The DOE urged more research on a number of issues affecting the hydropower sector, including how flexibility plays into grid demand, especially in parts of the country with a high penetration of variable renewables. In the short-run, providing grid services could offer an “opportunity cost” for hydropower owners, it noted. “In the long-run, provision of load following flexibility or frequency regulation, which require frequent ramping and starts/stops, accelerates the wear and tear of turbine-generator units and translates in increased O&M costs. Thus, the revenue offered for grid services should compensate those costs for hydropower operators to be willing to provide the optimal, from a grid or social perspective, level of grid services,” it recommended.

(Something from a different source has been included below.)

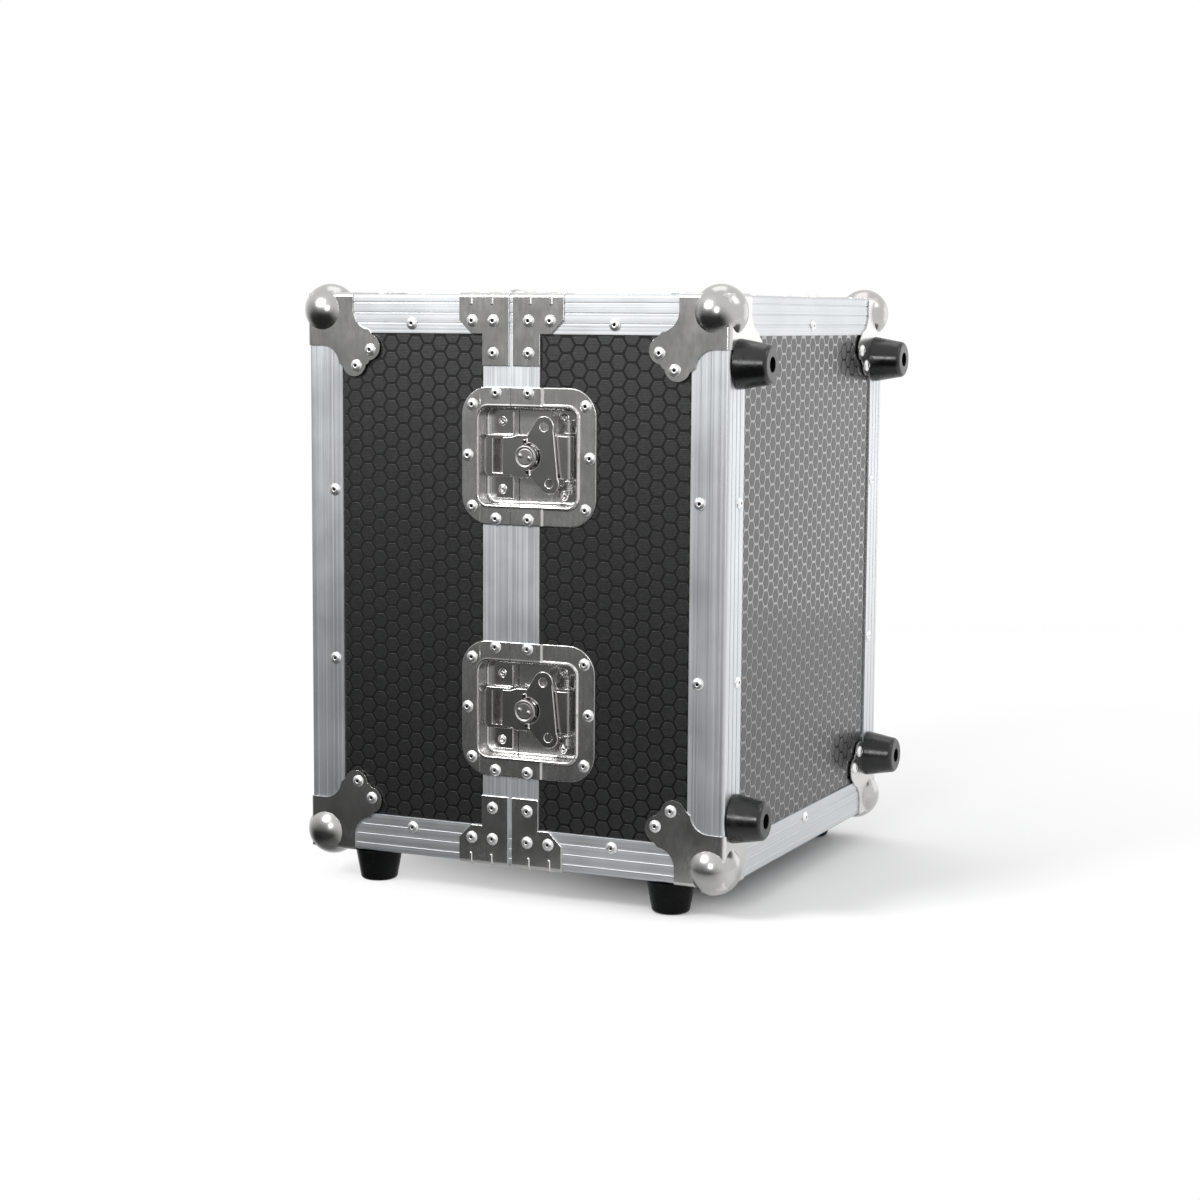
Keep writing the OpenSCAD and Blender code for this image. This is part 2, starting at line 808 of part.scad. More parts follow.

The agency also called for more insight in relicensing trends, noting that based on the expiration dates of existing licenses, FERC predicts that hundreds of hydropower plants will submit relicense applications during the next decade. “Obtaining a relicense is a major milestone for existing facilities; it has implications for the timing of R&U [rehabilitations and upgrades] investment decisions and it can result in new constraints that influence future mode of operation for the hydropower fleet,” it said.
While the NHA said that passage of S. 3021 would be crucial to support investments in hydro and in the existing system, the group also noted that growth has been stifled by “outdated licensing and regulatory policies.”
“While significant work remains to further modernize the hydropower licensing process, the measures included in [S. 3021] are meaningful steps forward,” said Linda Church Ciocci, NHA president and CEO. “With these legislative improvements, we now have an opportunity to more efficiently develop new projects that add generation to non-powered dams, closed-loop pumped storage, and conduit power projects.”